Business
Future of Pilgrim's Pride site unclear
Now that the Pilgrim’s Pride chicken processing plant near downtown Dalton has closed, company officials aren’t discussing their future plans for the site at 433 S. Hamilton St.
“At this point, I wouldn’t be able to offer any comment on that,” said Ray Atkinson, director of corporate communications for Pittsburg, Texas-based Pilgrim’s Pride.
Pilgrim’s Pride laid off the 277 employees at the plant on June 11. The site sits on several acres just outside the downtown business district. The company is consolidating the Dalton plant with a similar facility in Chattanooga. Atkinson said the company did not move any of the Dalton jobs to the Chattanooga plant, which has about 1,700 workers.
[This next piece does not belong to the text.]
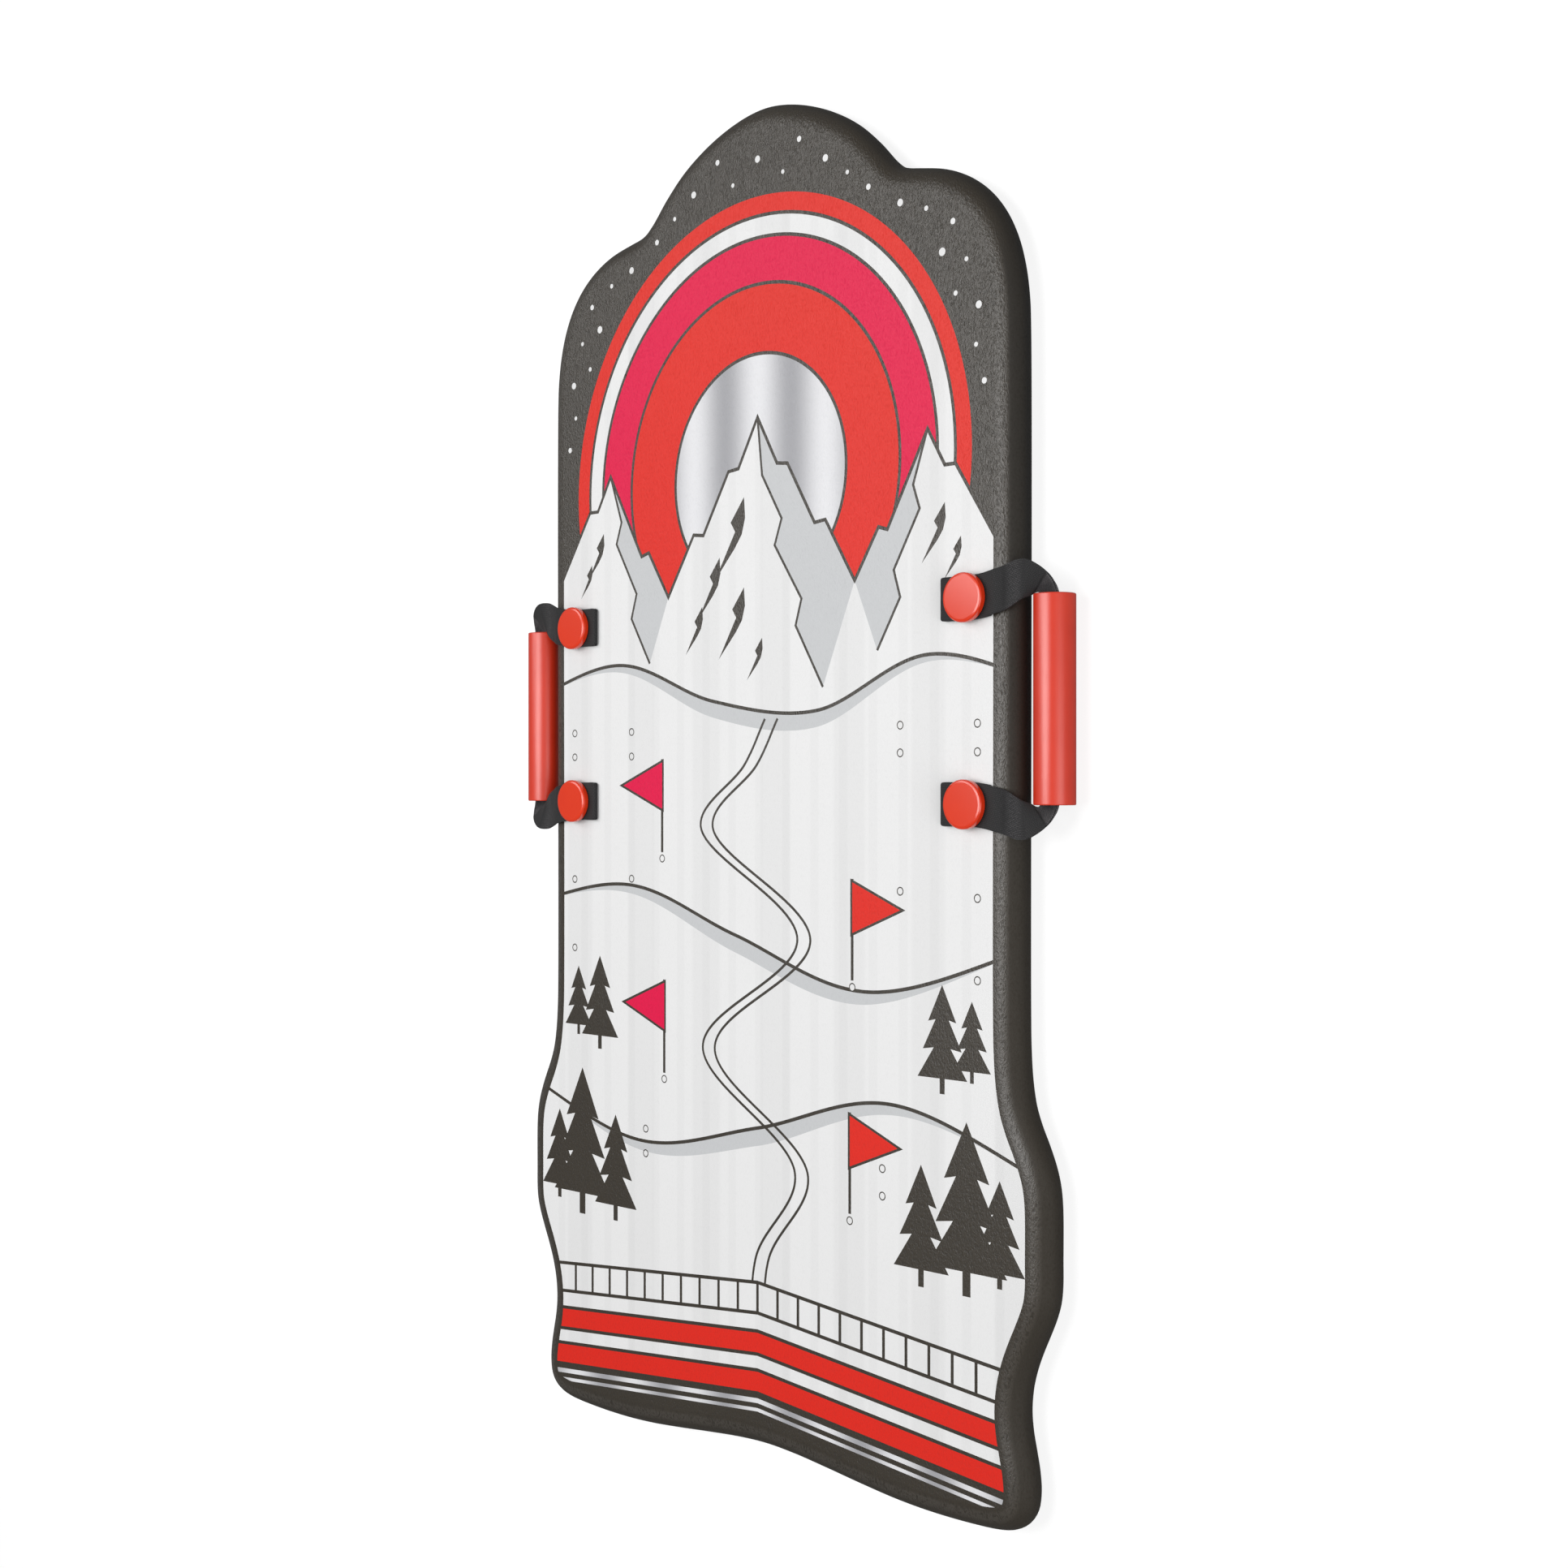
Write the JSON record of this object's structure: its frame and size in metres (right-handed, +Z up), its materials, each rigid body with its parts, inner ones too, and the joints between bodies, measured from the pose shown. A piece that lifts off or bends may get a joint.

Pilgrim’s Pride filed for Chapter 11 bankruptcy in December. Because the company is in bankruptcy, its creditors will have first shot at the assets. Dalton Mayor David Pennington said he would like to see another chicken processing company take over the facility, but he admitted that’s “truly wishful thinking.” Pennington, members of the Dalton-Whitfield Chamber of Commerce and officials with the Georgia Department of Community Affairs plan to meet about securing grants to redevelop the site.
But local officials must wait to find out who the owners will be. Pennington has not talked to any company interested in the site.
“It could sit there forever if we don’t do something,” he said.
The former plant sits on about 1.75 acres on the edge of downtown Dalton next to the railroad tracks. Pilgrim’s Pride owns 14 land parcels in Whitfield County, including more than 32 acres at the hatchery off Cohutta-Varnell Road.